-- Stored data --
>> start

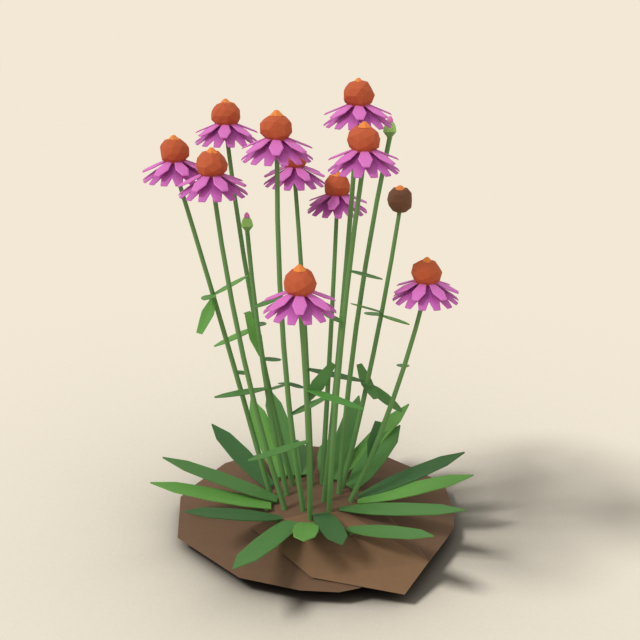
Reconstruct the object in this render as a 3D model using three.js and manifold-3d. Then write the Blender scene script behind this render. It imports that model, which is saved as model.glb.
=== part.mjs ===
// A clump of purple coneflower (Echinacea purpurea) growing in a mound of soil.
// Millimetres, +Z up. The origin is the centre of the mound's flat underside.

import * as THREE from 'three';
import { ConvexGeometry } from 'three/addons/geometries/ConvexGeometry.js';
import { mergeVertices } from 'three/addons/utils/BufferGeometryUtils.js';
import Module from 'manifold-3d';

const wasm = await Module();
wasm.setup();

// ---- Driving dimensions -------------------------------------------------------------------

const CLEARANCE = 0.3; // between two pieces that touch
const SOIL_SURFACE = 38; // height of the soil where the stems leave it
const ROOT_DEPTH = 24; // how deep stems and crowns stand in the soil

const STEM = { baseRadius: 4, topRadius: 2.9, sides: 6, steps: 6, upright: 4 };
const NECK = { height: 14, flare: 5.5 }; // from the bend under a head to its petal roots

const PETAL_THICKNESS = 2;
const UPPER_RING = { // waist: radius of the widest place; shares: of the width there
  count: 7, width: 20.5, rootRadius: 11.5, bendRadius: 14.5, waist: 29, tipRadius: 43, drop: 13.2,
  rootShare: 0.46, bendShare: 0.56, tipShare: 0.5,
};
const LOWER_RING = {
  count: 14, width: 17, rootRadius: 9, rootDrop: 2.3, waist: 27, tipRadius: 43.5, tipDrop: 25.3,
  tipShare: 0.56,
};
const RECEPTACLE = { topRadius: 14, bottomRadius: 8, top: -0.6, bottom: -5.7, sides: 14 };
const PETAL_SEAT = -0.8; // height of the upper petals' roots, just under the receptacle's top

const CONE = { radius: 20, halfHeight: 18, rise: 11, jitter: 0.07 };
const SEED_HEAD = { radius: 18.4, halfHeight: 18.7, rise: 17.3, jitter: 0.07 };
const CAP = { radius: 9.4, topRadius: 2.2, height: 6.6, sides: 6, sunk: 0.5 }; // sunk: share in the dome
const BUD_SIDES = 6;
const BUD_PROFILE = [ // radius and height, from inside the stem's end up to the mouth
  [3.2, -2], [3.2, 0], [8.1, 5.6], [8.1, 8.3], [6.5, 13.5], [4.3, 18],
];
const BUD_TIP = [[4, 0], [3.7, 3.6], [1.5, 7]]; // radius and height, from the mouth up

const STEM_LEAF = { width: 18, thickness: 1.2, crease: 0.6 };
const BASAL_LEAF = { width: 34, thickness: 1.6, crease: 1 };
const CROWN = { radius: 4.5, bridge: 3, sides: 6 };

// Blade outlines: pairs of the way along the blade and the share of its full width there.
const POINTED_LEAF = [[0, 0.4], [0.3, 0.95], [0.55, 1], [0.82, 0.7], [1, 0.2]];
const BLUNT_LEAF = [[0, 0.45], [0.42, 1], [0.7, 0.77], [1, 0.48]];
const STUB_LEAF = [[0, 0.95], [0.4, 0.9], [1, 0.46]];
const BROAD_LEAF = [[0, 0.5], [0.22, 0.9], [0.5, 1], [0.8, 0.8], [1, 0.05]];

// Facing broadside along Y: the direction of such a leaf's width.
const SIDEWAYS = [1, 0, 0];

// ---- Where everything grows ---------------------------------------------------------------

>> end

-- Exercise --
Copy down the material exactly as written.

-- Solution for this task --
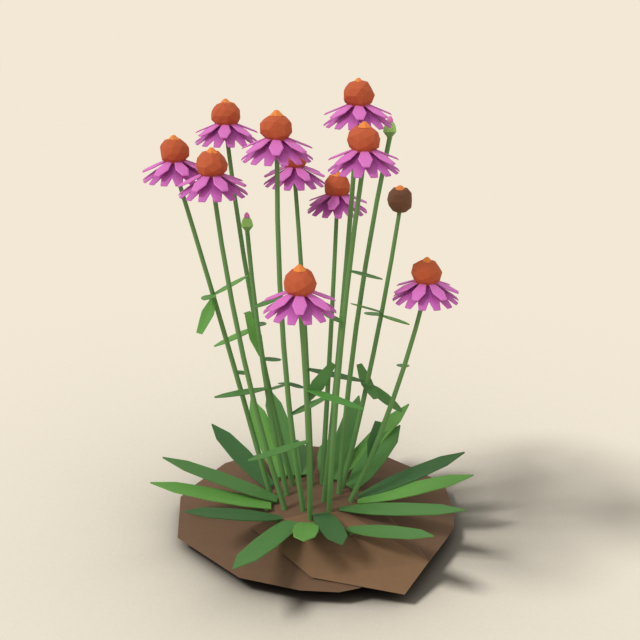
Reconstruct the object in this render as a 3D model using three.js and manifold-3d. Then write the Blender scene script behind this render. It imports that model, which is saved as model.glb.
=== part.mjs ===
// A clump of purple coneflower (Echinacea purpurea) growing in a mound of soil.
// Millimetres, +Z up. The origin is the centre of the mound's flat underside.

import * as THREE from 'three';
import { ConvexGeometry } from 'three/addons/geometries/ConvexGeometry.js';
import { mergeVertices } from 'three/addons/utils/BufferGeometryUtils.js';
import Module from 'manifold-3d';

const wasm = await Module();
wasm.setup();

// ---- Driving dimensions -------------------------------------------------------------------

const CLEARANCE = 0.3; // between two pieces that touch
const SOIL_SURFACE = 38; // height of the soil where the stems leave it
const ROOT_DEPTH = 24; // how deep stems and crowns stand in the soil

const STEM = { baseRadius: 4, topRadius: 2.9, sides: 6, steps: 6, upright: 4 };
const NECK = { height: 14, flare: 5.5 }; // from the bend under a head to its petal roots

const PETAL_THICKNESS = 2;
const UPPER_RING = { // waist: radius of the widest place; shares: of the width there
  count: 7, width: 20.5, rootRadius: 11.5, bendRadius: 14.5, waist: 29, tipRadius: 43, drop: 13.2,
  rootShare: 0.46, bendShare: 0.56, tipShare: 0.5,
};
const LOWER_RING = {
  count: 14, width: 17, rootRadius: 9, rootDrop: 2.3, waist: 27, tipRadius: 43.5, tipDrop: 25.3,
  tipShare: 0.56,
};
const RECEPTACLE = { topRadius: 14, bottomRadius: 8, top: -0.6, bottom: -5.7, sides: 14 };
const PETAL_SEAT = -0.8; // height of the upper petals' roots, just under the receptacle's top

const CONE = { radius: 20, halfHeight: 18, rise: 11, jitter: 0.07 };
const SEED_HEAD = { radius: 18.4, halfHeight: 18.7, rise: 17.3, jitter: 0.07 };
const CAP = { radius: 9.4, topRadius: 2.2, height: 6.6, sides: 6, sunk: 0.5 }; // sunk: share in the dome
const BUD_SIDES = 6;
const BUD_PROFILE = [ // radius and height, from inside the stem's end up to the mouth
  [3.2, -2], [3.2, 0], [8.1, 5.6], [8.1, 8.3], [6.5, 13.5], [4.3, 18],
];
const BUD_TIP = [[4, 0], [3.7, 3.6], [1.5, 7]]; // radius and height, from the mouth up

const STEM_LEAF = { width: 18, thickness: 1.2, crease: 0.6 };
const BASAL_LEAF = { width: 34, thickness: 1.6, crease: 1 };
const CROWN = { radius: 4.5, bridge: 3, sides: 6 };

// Blade outlines: pairs of the way along the blade and the share of its full width there.
const POINTED_LEAF = [[0, 0.4], [0.3, 0.95], [0.55, 1], [0.82, 0.7], [1, 0.2]];
const BLUNT_LEAF = [[0, 0.45], [0.42, 1], [0.7, 0.77], [1, 0.48]];
const STUB_LEAF = [[0, 0.95], [0.4, 0.9], [1, 0.46]];
const BROAD_LEAF = [[0, 0.5], [0.22, 0.9], [0.5, 1], [0.8, 0.8], [1, 0.05]];

// Facing broadside along Y: the direction of such a leaf's width.
const SIDEWAYS = [1, 0, 0];

// ---- Where everything grows ---------------------------------------------------------------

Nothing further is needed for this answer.